Voigt regrets never having had a chance to star in a Broadway musical. Elsewhere, she was once in discussion for a production of Stephen Sondheim's Sweeney Todd that never got off the ground. But at Glimmerglass Opera, a sort of bucolic American Glyndebourne, she got to sparkle as the sharp-shooting heroine of Buffalo Bill's Wild West show in Irving's vintage hit Annie Get Your Gun. Her wardrobe that time included her most glamorous costume ever: a snow-white ball gown with a baby-blue sash and a bodice as encrusted in medals as the dress coat of some operetta general.
Another fantasy of Voigt's that has gone unfulfilled was to be the first artist to sing all three principal roles in Elektra in the theater. (Rysanek's only Elektra was filmed in a studio.) Late in the game, illness forced Voigt to cancel an Ortrud in concert with Yannick Nézet-Séguin in Montréal. "There is a role I'd consider even now," she notes. But mostly, her mind is on her responsibility to instill in her students a recognition of the combined craft, discipline, and personal sacrifice a career in opera--to say nothing of true stardom--will entail.
"It's shocking how much energy it takes to teach," she says. "Almost as much as singing! When my students do a recital, I'm almost as nervous for them as I am when I'm singing myself."
When they do well, is it also as rewarding?

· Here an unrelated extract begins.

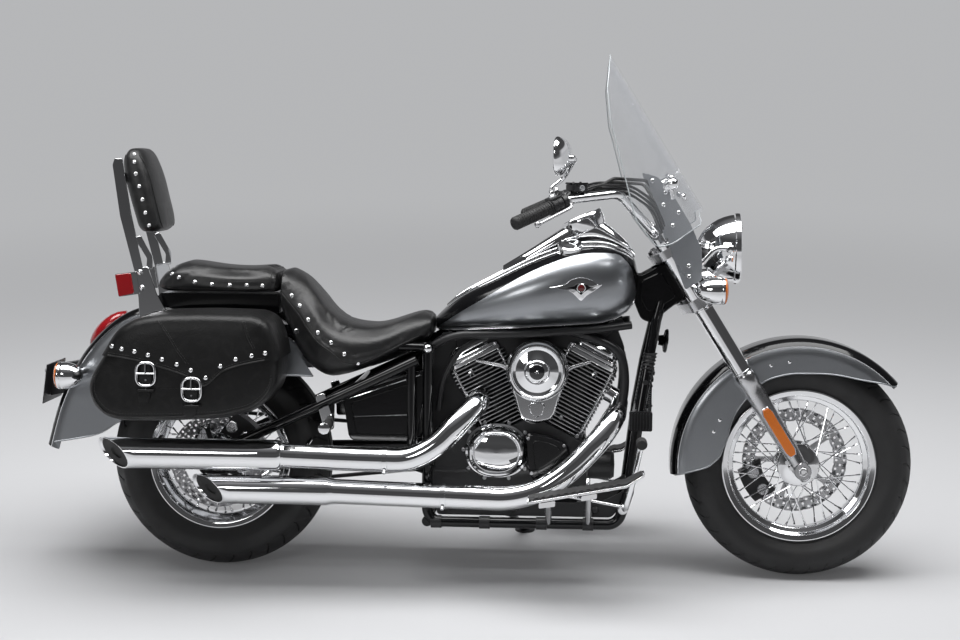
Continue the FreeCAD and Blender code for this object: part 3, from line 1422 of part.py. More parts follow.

"It is, but it's different. Is it the same as stepping in front of the Met curtain for a standing ovation? No. But I've done that. I've had that experience. It's a bittersweet time. On the one hand would like to be center stage in that spotlight again, and on the other I'm sort of relieved that I'm not. I have a lot of knowledge to pass on. That's where I'm headed. There's something to be said for sleeping in your own bed at night."